#### DATASET EXTRACT
━━━━━━━━━━━━━━━━━━━━━━━━━━━━━━

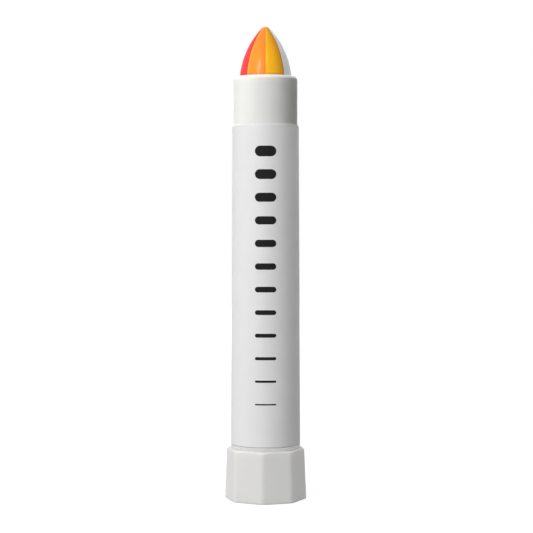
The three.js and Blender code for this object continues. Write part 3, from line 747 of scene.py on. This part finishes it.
def press_lumps(piece):
    """Moves the paint's outer skin in and out a little, as a cast and handled surface is."""
    for vertex in piece.data.vertices:
        place = vertex.co
        radius = math.hypot(place.x, place.y)
        if place.z < CUP_TOP + LUMP_MARGIN or radius < POINT_MARGIN:
            continue
        if place.z < SPINDLE_BORE_TOP + LUMP_MARGIN and radius < SPINDLE_BORE + LUMP_MARGIN:
            continue
        lump = noise.noise(place / LUMP_SIZE) + 0.5 * noise.noise(place / SMALL_LUMP_SIZE)
        outwards = Vector((place.x, place.y, 0)) / radius
        vertex.co = place + outwards * (lump - 0.5) * LUMP_DEPTH


def paint_skin():
    """Solid paint: streaks, pits, sunken joints, painted shade where it meets the rim, and painted light and
    shade at each sector's start and end.
    """
    group, given, result = new_group(
        "paint_skin",
        [
            ("Colour", "NodeSocketColor", (0.9, 0.3, 0.05, 1)),
            ("Deep and shade colour", "NodeSocketColor", (0.8, 0.2, 0.02, 1)),
            ("Painted light start", "NodeSocketFloat", 1.0),
            ("Warm shade end", "NodeSocketFloat", 0.0),
        ],
        [
            ("Colour", "NodeSocketColor"),
            ("Roughness", "NodeSocketFloat"),
            ("Height", "NodeSocketFloat"),
        ],
    )
    place = add_node(group, "ShaderNodeTexCoord").outputs["Object"]
    axes = add_node(group, "ShaderNodeSeparateXYZ", {0: place}).outputs
    streaks = noise_at(group, place, 2.2, stretch=(1, 1, 0.07), detail=4)
    clouds = noise_at(group, place, 0.35, detail=3)
    pits = noise_at(group, place, 4, detail=3)
    # Painted shade: a deeper band where the paint goes into the barrel's rim, just above it and inside it.
    above_rim = spread(group, axes["Z"], RIM_HEIGHT + 0.35 * MM, RIM_HEIGHT + RIM_SHADE_ABOVE, 1, 0)
    below_rim = spread(group, axes["Z"], RIM_HEIGHT - RIM_SHADE_BELOW, RIM_HEIGHT - 0.2 * MM)
    rim_shade = math_node(group, "MULTIPLY", math_node(group, "MULTIPLY", above_rim, below_rim), 0.5)
    turn = math_node(group, "ARCTAN2", axes["Y"], axes["X"])
    share = math_node(group, "FRACT", math_node(group, "MULTIPLY", turn, SECTORS / (2 * math.pi)))
    flat = add_node(group, "ShaderNodeCombineXYZ", {0: axes["X"], 1: axes["Y"]}).outputs[0]
    radius = add_node(group, "ShaderNodeVectorMath", {0: flat}, operation="LENGTH").outputs["Value"]
    width = math_node(group, "MULTIPLY", radius, 2 * math.pi / SECTORS)
    from_start = math_node(group, "MULTIPLY", share, width)
    from_end = math_node(group, "SUBTRACT", width, from_start)
    from_joint = math_node(group, "MINIMUM", from_start, from_end)
    joint = spread(group, from_joint, 0.03 * MM, JOINT_WIDTH, 1, 0)
    # Painted light: a paler band along the joint where each sector starts, on its lit side.
    painted_light_side = spread(group, from_start, 0.1 * MM, PAINTED_LIGHT_WIDTH, 1, 0)
    # Painted shade: a deeper band along the joint where each sector ends, on its shaded side.
    painted_shade_side = spread(group, from_end, 0.08 * MM, SHADED_SIDE_WIDTH, 1, 0)
    # The deep share holds the real streaks, a deeper tone towards the point, and painted shade at the rim and
    # at each sector's end.
    deep_tone_and_shade = math_node(group, "MULTIPLY", spread(group, streaks, 0.45, 0.72), 0.18)
    near_point = spread(group, axes["Z"], RIM_HEIGHT + 3 * MM, RIM_HEIGHT + 9 * MM, 0, 0.3)
    # Painted shade: each sector grows deeper over its last millimetres, where it turns away from the light.
    painted_turn_shade = spread(group, from_end, 0, SHADE_TURN_WIDTH, 0.16, 0)
    deep_tone_and_shade = math_node(group, "MAXIMUM", deep_tone_and_shade, math_node(group, "ADD", near_point, painted_turn_shade))
    deep_tone_and_shade = math_node(group, "MAXIMUM", deep_tone_and_shade, rim_shade)
    deep_tone_and_shade = math_node(group, "MAXIMUM", deep_tone_and_shade, math_node(group, "MULTIPLY", painted_shade_side, 0.8))
    # Painted shade: the colour turns warmer and richer towards each sector's end, on its shaded side.
    warm_shade_side = spread(group, from_end, 0, WARM_SHADE_WIDTH, 1, 0, "LINEAR")
    warm_shade_share = math_node(group, "MULTIPLY", warm_shade_side, given["Warm shade end"])
    warmer_shade = add_node(group, "ShaderNodeGamma", {"Color": given["Colour"], "Gamma": 1.3}).outputs[0]
    colour = blend_colours(group, warm_shade_share, given["Colour"], warmer_shade)
    # Painted light: the paler colour of each sector's lit side.
    painted_paler = add_node(group, "ShaderNodeGamma", {"Color": given["Colour"], "Gamma": 0.8}).outputs[0]
    painted_light_share = math_node(group, "MULTIPLY", painted_light_side, given["Painted light start"])
    colour = blend_colours(group, painted_light_share, colour, painted_paler)
    colour = blend_colours(group, deep_tone_and_shade, colour, given["Deep and shade colour"])
    group.links.new(colour, result["Colour"])
    rough = spread(group, clouds, 0.3, 0.7, 0.17, 0.24)
    rough = math_node(group, "MULTIPLY_ADD", spread(group, streaks, 0.4, 0.7), 0.06, rough)
    group.links.new(rough, result["Roughness"])
    height = math_node(group, "MULTIPLY_ADD", streaks, 0.8, math_node(group, "MULTIPLY", pits, 0.5))
    height = math_node(group, "MULTIPLY_ADD", joint, -0.3, height)
    group.links.new(height, result["Height"])
    return group


paint_group = paint_skin()
paint_materials = {}
for slot, (colour, deep_and_shade_colour, painted_light_start, warm_shade_end, gloss) in PAINT_COLOURS.items():
    material, tree, shader = new_material(slot)
    skin = add_node(tree, "ShaderNodeGroup", {
        "Colour": colour,
        "Deep and shade colour": deep_and_shade_colour,
        "Painted light start": painted_light_start,
        "Warm shade end": warm_shade_end,
    }, node_tree=paint_group)
    tree.links.new(skin.outputs["Colour"], shader.inputs["Base Color"])
    tree.links.new(skin.outputs["Roughness"], shader.inputs["Roughness"])
    bump_from(tree, shader, skin.outputs["Height"], STREAK_DEPTH)
    set_inputs(shader, {
        "Specular IOR Level": gloss,
        "Subsurface Weight": 0.1,
        "Subsurface Scale": 0.2 * MM,
    })
    paint_materials[slot] = material

sweep = 2 * math.pi / SECTORS
for number, (node, slot) in enumerate(PAINTS.items()):
    wedge = turned(node + "_wedge", stick_outline(), SECTOR_STEPS, number * sweep, sweep)
    press_lumps(wedge)
    wedge.data.materials.append(paint_materials[slot])
    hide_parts(node)
    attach(wedge, "stick")


# Studio: a white floor that keeps the soft shadow, and a white surround that is seen and mirrored at plain
# white but throws little light. Most soft boxes give light without their own image in glossy pieces, and
# two panels at the right are only mirrored.
FLOOR_REACH = 4
FLOOR_GLOW = 0.86
GLOW_FULL_FROM = 0.5
GLOW_GROWS_FROM = 0.1
FLOOR_GREY = (0.22, 0.22, 0.22, 1)
PLAIN_WHITE = (1, 1, 1, 1)
SURROUND_LIGHT = 0.015
LAMP_AIM_HEIGHT = 60 * MM


def seen_directly(tree):
    """1 for rays that show a background: straight from the camera, mirrored or passed through."""
    path = add_node(tree, "ShaderNodeLightPath").outputs
    first = math_node(tree, "MAXIMUM", path["Is Camera Ray"], path["Is Glossy Ray"])
    return math_node(tree, "MAXIMUM", first, path["Is Transmission Ray"])


floor = new_piece("floor", [
    (-FLOOR_REACH, -FLOOR_REACH, 0),
    (FLOOR_REACH, -FLOOR_REACH, 0),
    (FLOOR_REACH, FLOOR_REACH, 0),
    (-FLOOR_REACH, FLOOR_REACH, 0),
], [(0, 1, 2, 3)])
floor_material = bpy.data.materials.new("floor_white")
floor_material.use_nodes = True
floor_tree = floor_material.node_tree
floor_tree.nodes.clear()
paper = add_node(floor_tree, "ShaderNodeBsdfDiffuse", {"Color": FLOOR_GREY})
floor_place = add_node(floor_tree, "ShaderNodeTexCoord").outputs["Object"]
floor_reach = add_node(floor_tree, "ShaderNodeVectorMath", {0: floor_place}, operation="LENGTH")
from_marker = floor_reach.outputs["Value"]
glow_here = spread(floor_tree, from_marker, GLOW_GROWS_FROM, GLOW_FULL_FROM, FLOOR_GLOW, 1)
glow_strength = math_node(floor_tree, "MULTIPLY", seen_directly(floor_tree), glow_here)
glow = add_node(floor_tree, "ShaderNodeEmission", {"Color": PLAIN_WHITE, "Strength": glow_strength})
both = add_node(floor_tree, "ShaderNodeAddShader", {0: paper.outputs[0], 1: glow.outputs[0]})
add_node(floor_tree, "ShaderNodeOutputMaterial", {"Surface": both.outputs[0]})
floor.data.materials.append(floor_material)

world = bpy.data.worlds.new("surround")
bpy.context.scene.world = world
world.use_nodes = True
world_tree = world.node_tree
world_tree.nodes.clear()
world_strength = spread(world_tree, seen_directly(world_tree), 0, 1, SURROUND_LIGHT, 1, "LINEAR")
surround_inputs = {"Color": PLAIN_WHITE, "Strength": world_strength}
surround = add_node(world_tree, "ShaderNodeBackground", surround_inputs)
add_node(world_tree, "ShaderNodeOutputWorld", {"Surface": surround.outputs[0]})

scene = bpy.context.scene
scene.view_settings.view_transform = "Standard"


def soft_lamp(name, azimuth, elevation, distance, width, height, radiance, mirrored=True, lights=True):
    """A soft box that faces the marker, with its angles in degrees and its sizes in metres. It may leave out
    its mirror image or its light. Azimuth 0 is the camera's side, and negative is to its left."""
    turn = math.radians(azimuth)
    lift = math.radians(elevation)
    middle = Vector((0, 0, LAMP_AIM_HEIGHT))
    away = Vector((math.sin(turn) * math.cos(lift), -math.cos(turn) * math.cos(lift), math.sin(lift)))
    lamp_data = bpy.data.lights.new(name, "AREA")
    lamp_data.shape = "RECTANGLE"
    lamp_data.size = width
    lamp_data.size_y = height
    lamp_data.energy = radiance * math.pi * width * height
    lamp = bpy.data.objects.new(name, lamp_data)
    lamp.location = middle + away * distance
    lamp.rotation_euler = away.to_track_quat("Z", "Y").to_euler()
    lamp.visible_camera = False
    lamp.visible_glossy = mirrored
    lamp.visible_diffuse = lights
    scene.collection.objects.link(lamp)


soft_lamp("key_box", -46, 30, 1.4, 0.6, 0.8, 6.9, mirrored=False)
soft_lamp("gleam_strip", -32, 27, 1.4, 0.3, 0.44, 9)
soft_lamp("right_panel", 42, 8, 0.8, 0.7, 0.9, 0.3, lights=False)
soft_lamp("rear_right_panel", 122, 6, 0.8, 0.6, 0.8, 0.6, lights=False)
soft_lamp("high_left_box", -55, 60, 1, 0.8, 0.8, 0.7, mirrored=False)
soft_lamp("side_box", -90, 10, 0.8, 0.65, 0.8, 1.3, mirrored=False)
soft_lamp("front_fill", -5, 36, 1.2, 0.8, 0.8, 2.1, mirrored=False)
soft_lamp("back_box", 170, 25, 0.8, 0.7, 0.7, 2.6, mirrored=False)
soft_lamp("top_box", 0, 85, 0.8, 0.7, 0.7, 0.9, mirrored=False)


# Camera: a little above the middle of the marker and tilted very slightly down, with a long lens. Lens and
# sensor are in millimetres.
CAMERA_DISTANCE = 374.5 * MM
CAMERA_HEIGHT = 67.45 * MM
CAMERA_SIDESTEP = 0.22 * MM
CAMERA_TILT = math.radians(-1.5)
LENS = 102
SENSOR_WIDTH = 36
NEAR_CLIP = 10 * MM

camera_data = bpy.data.cameras.new("camera")
camera_data.lens = LENS
camera_data.sensor_width = SENSOR_WIDTH
camera_data.clip_start = NEAR_CLIP
camera = bpy.data.objects.new("camera", camera_data)
camera.location = (CAMERA_SIDESTEP, -CAMERA_DISTANCE, CAMERA_HEIGHT)
camera.rotation_euler = (math.pi / 2 + CAMERA_TILT, 0, 0)
scene.collection.objects.link(camera)
scene.camera = camera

━━━━━━━━━━━━━━━━━━━━━━━━━━━━━━

#### PROBLEM DETAILS
Pick out and copy the lines of the material that include the word "wedge".

#### EXERCISE SOLUTION
    wedge = turned(node + "_wedge", stick_outline(), SECTOR_STEPS, number * sweep, sweep)
    press_lumps(wedge)
    wedge.data.materials.append(paint_materials[slot])
    attach(wedge, "stick")